Since its constitution, the RWP has dynamically expanded. To my knowledge, it is indeed (and by far) the biggest regrouping of “dissident” forces stemming from the CPP crisis. The RWP is one of the heirs (not the sole) of the national democratic movement, which represents the great Philippine revolutionary tradition of the 1970-1980 period. It has kept many of its features (including, it is true, a definition of the word fascism which is different from its original meaning in European history...) but it also made it evolve. It can be noted, for instance, that the RWP recognizes the right of tendencies and factions, and gives importance to internationalism to the point of showing interest in an International. The RWP did not become “Trotskist” all of sudden. It continues and reactivates the national democratic tradition from within. This is one of its own contributions to the Philippine popular and revolutionary Left.
3. Rainer Werning is right in saying that one should also take fully into account the contribution of other currents, with whom I myself, by the way, have tied solidarity links since many years. Let us take a few examples (simplified): Bisig, constituted in 1985-1986, especially by elements not coming from the national democratic movement, introduced a “socialist vision” in the Philippines which is neither Stalinist nor Maoist. The “Pop-dems” (Popular Democrats), having precociously taken their distance from the CPP, developed innovative unitary practices. Marty Villalobos revived strategic analysis and reflexion. Ric Reyes furnished one of the keenest analysis on the paranoiac purges that cast a tragic shadow on the CPP. Akbayan is engaged in an interesting experience of building a unitary “electoral party”. This pluralism of the Philippine progressive and revolutionary popular Left has contributed to its richness.

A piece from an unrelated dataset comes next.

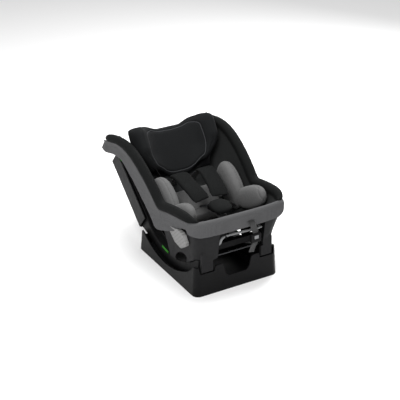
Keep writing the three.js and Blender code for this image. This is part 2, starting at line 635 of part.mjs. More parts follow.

4. Because of its extreme gravity, the issue of the paranoiac purges during the second half of the 1980s should be dealt with to the core. Rainer Werning indicates certain lines of reflexion regarding the matter (the dynamics engendered by the militarization of society...) but does not bring up a fundamental point: the party as a whole is concerned by this tragedy and not only the island of Mindanao (where, by the way, central Mindanao was less affected compared to other regions). One of the most serious cases particularly concerns the Southern Tagalog region, a region highly supportive to Sison. Since then, certain sectors which left the CPP drew political lessons out of this traumatizing experience (including on the matter of the defense of human rights), while the Sison leadership has dealt with the matter only in a strictly fractional way.
5. How can one describe the CPP? I had much respect for this organization, which I started to get to know at the end of the 1970s. At the time, I never described it as “Stalinist-Maoist” I think that dynamic forces remain in this party, where the crisis is not yet ended: a new process of splits-expulsions occurred between 1995-1997, with the “Marxist-Leninists” breaking away. The tensions have been very sharp between the “presidential couple” (the Sisons who presently reside in the Netherlands) and the “vice-chair” (the Tiamzons who live in the guerrilla camps).
But, the CPP of today is not longer what it used to be. It has lost 4/5 of its forces compared to the time when it declared having 40,000 members. Behind an ideologically monolithic facade, it was rich in genuine political and regional pluralism - the “rectification” campaign in 1992-93 had precisely the objective of killing this internal pluralism and Joma Sison pushed bureaucratic leadership methods to extremes. In the past, the CPP used to be the center of all various mobilizations; today, it goes against all the other components of the popular Left. There have been more than one form of Maoism, and some were highly respectable. But, why can’t we describe today the CPP as “Stalinist-Maoist”?